02 April 2009
World Autism Awareness Day
I had no clue.....I got my bloglines update and Ali Edwards mentioned it....her son is autistic as well. If you go here ( www.worldautismawarenessday.org ) you can read more. My wee is atutistic and he is a nut. He hid in the closet while I trying to get his shoes and jacket on...the bus was waiting on him. Of all days to be early.....today was it....argh. :) They've been late most of the last week or so and Billy has managed to get horribly wet by playing in puddles (courtesy of all the friggin rain). I'm in a fowl mood...bawk, bawk....quack, quack...gobble, gobble. I had a horrible realization thanks to a Kmart Easter commercial. I had been wondering why the last few years I've dreaded holidays (very strange.....I used to be such a holiday whore) and the commercial was the Aha moment. There were some sisters in their pretty dresses....hunting easter eggs and I realized my darling little boy will never understand Easter. He doesn't understand Christmas or his birthday or Thanksgiving.....nothing. That's why I don't look forward to holidays anymore. It kills me...he probably will never understand those things. It breaks my heart. I know his brother doesn't understand it.
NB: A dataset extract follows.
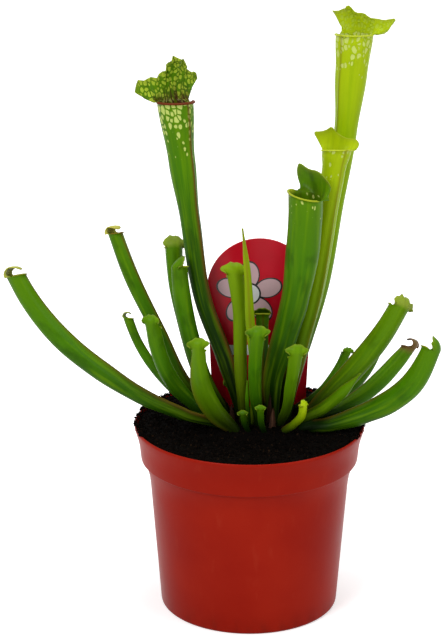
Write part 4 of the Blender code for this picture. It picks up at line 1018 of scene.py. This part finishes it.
mesh.from_pydata([(-3, -3, 0), (3, -3, 0), (3, 3, 0), (-3, 3, 0)], [], [(0, 1, 2, 3)])
mesh.materials.append(floor_mat)
floor = bpy.data.objects.new("floor", mesh)
bpy.context.scene.collection.objects.link(floor)
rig.stage(floor)

world = bpy.data.worlds.new("studio")
bpy.context.scene.world = world
world.use_nodes = True
tree = world.node_tree
tree.nodes.clear()
rays = node(tree, "ShaderNodeLightPath")
seen = maths(tree, "MAXIMUM", rays.outputs["Is Camera Ray"], rays.outputs["Is Glossy Ray"])
seen = maths(tree, "MAXIMUM", seen, rays.outputs["Is Transmission Ray"])
plain = node(tree, "ShaderNodeBackground", {"Color": (1, 1, 1, 1), "Strength": 0.36})
bright = node(tree, "ShaderNodeBackground", {"Color": (1, 1, 1, 1), "Strength": 1.0})
sky = node(tree, "ShaderNodeMixShader", {0: seen, 1: plain.outputs[0], 2: bright.outputs[0]})
node(tree, "ShaderNodeOutputWorld", {"Surface": sky.outputs[0]})


def softbox(name, place, aim, size, power):
    lamp = bpy.data.lights.new(name, "AREA")
    lamp.shape = "DISK"
    lamp.size = size
    lamp.energy = power
    made = bpy.data.objects.new(name, lamp)
    bpy.context.scene.collection.objects.link(made)
    made.location = place
    made.rotation_euler = (Vector(aim) - Vector(place)).to_track_quat("-Z", "Y").to_euler()


softbox("key", (-0.55, -0.75, 0.85), (0, 0, 0.12), 0.5, 7.8)
softbox("fill", (0.75, -0.55, 0.45), (0, 0, 0.1), 0.6, 3.0)
softbox("top", (0.1, 0.15, 1.0), (0, 0, 0.1), 0.5, 3.6)

lens = bpy.data.cameras.new("camera")
lens.sensor_fit = "VERTICAL"
lens.sensor_height = 36.0
lens.lens = 131.4
camera = bpy.data.objects.new("camera", lens)
bpy.context.scene.collection.objects.link(camera)
camera.location = (-0.0105, -0.850, 0.406)
camera.rotation_euler = (math.radians(90 - 18.8), 0, 0)
bpy.context.scene.camera = camera
bpy.context.scene.view_settings.view_transform = "Standard"

visual_box = [list(corner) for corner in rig.bounds()]
json.dump({"cad": cad_box, "visual": visual_box}, open("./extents.json", "w"))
Very depressing blog entry today...I know....I just had to get it out. One good thing about autism.....it makes you celebrate the little things. Like bubble machines, climbing a tree, eating baby pea pods, fake food, puddles (I don't really hate them), the smile on your child's face when the wind blows, stop signs, talking vegetables......he is such a happy boy and it is so neat to see what makes him so happy. S-T-O-P...he loves to spell that out. He brings such joy to me, but also such sadness. I love him so very much it hurts at times. The mother in me wants to make it all better, but I can't. We can all try though....go support autism research. Donate your time or money (Toys'R'Us was taking donations the other day), please. Even if all you do is smile instead of scowl at a kid freaking out at the store...you never know...he might be autistic.